Click here to access a copy of the SBIA comment letter to the Senate Finance Committee tax reform working groups.
Encourage Investment In Small Business through the Tax Code
The 100% exclusion for the sale of stock in a "qualified small business" is a very valuable incentive in the tax code. The 100% exclusion, located in Section 1202 of the Tax Code, expired at the end of 2014, and the Small Business Investor Alliance supports making the provision permanent and expanding the definition of qualified small business to allow investments in LLCs.
Click here to view the Recommendation to Congress on extending and expanding this tax provision to incentivize new and long term investments in small businesses.
Recovery Improvements for Small Entities After Disaster Act (S.1470)

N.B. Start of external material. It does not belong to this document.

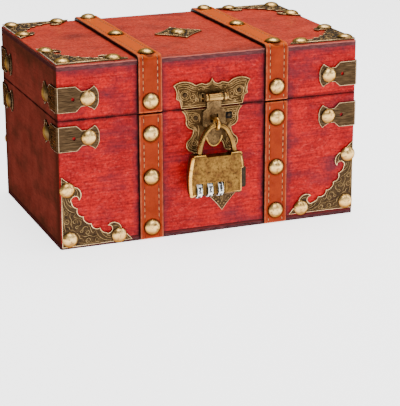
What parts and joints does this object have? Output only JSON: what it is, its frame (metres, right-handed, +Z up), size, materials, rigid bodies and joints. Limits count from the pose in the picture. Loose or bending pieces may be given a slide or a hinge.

The Senate Small Business Committee unanimously passed S.1470, a package of disaster relief provisions aimed at increasing investment in areas declared as Presidential disaster areas. This bill amends the Small Business Investment Act of 1958 and makes two changes to the Small Business Investment Company (SBIC) program:
- Provides an incentive to SBICs to invest in presidentially declared disaster areas by not counting any investments against the single fund cap or the family of funds cap. Eligible investments must be made within a year of the disaster declaration.
- Allows the Administrator to prioritize applications to the SBIC program that are located in Presidential declared disaster areas.